Frequently Asked Questions
What is digital identity?
A digital identity is the set of attributes and credentials that represent a person or organisation online, including name, date of birth, biometric data, identity documents, device signals, and login credentials. Businesses use it to recognise and trust users remotely, and verifying it is a legal requirement across most regulated sectors.
What is the difference between digital identity and digital identity verification?
Digital identity is the data that represents a person online. Digital identity verification is the process of confirming that the data is real and belongs to the person presenting it, using document, biometric, and database checks. The identity is the subject, and verification is the action that establishes trust in it.
What is the EU Digital Identity Wallet (EUDI Wallet)?

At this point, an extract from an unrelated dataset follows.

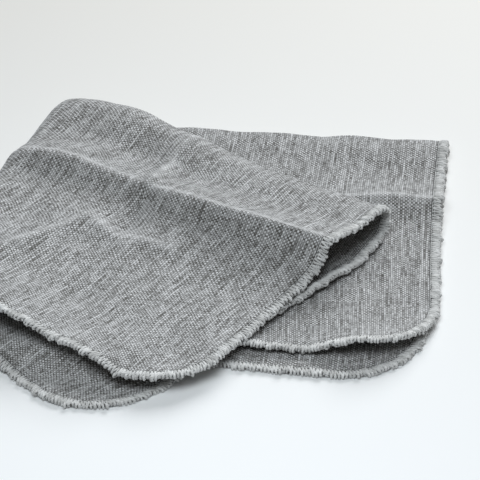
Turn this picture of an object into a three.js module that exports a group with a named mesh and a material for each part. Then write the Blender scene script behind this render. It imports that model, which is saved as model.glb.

The EUDI Wallet is a government-backed digital identity credential under the eIDAS 2.0 regulation. Every EU member state must offer citizens a certified wallet by November 2026, and obliged entities must accept it as identification by December 2027. It lets users store and selectively share verified identity attributes.
How do businesses verify a customer's digital identity?
Businesses verify a customer's digital identity by combining document authentication, biometric matching with liveness detection, and electronic checks against authoritative databases or digital ID schemes. Running these together confirms the identity is real, belongs to the person presenting it, and is not synthetic or stolen, all within a single onboarding session.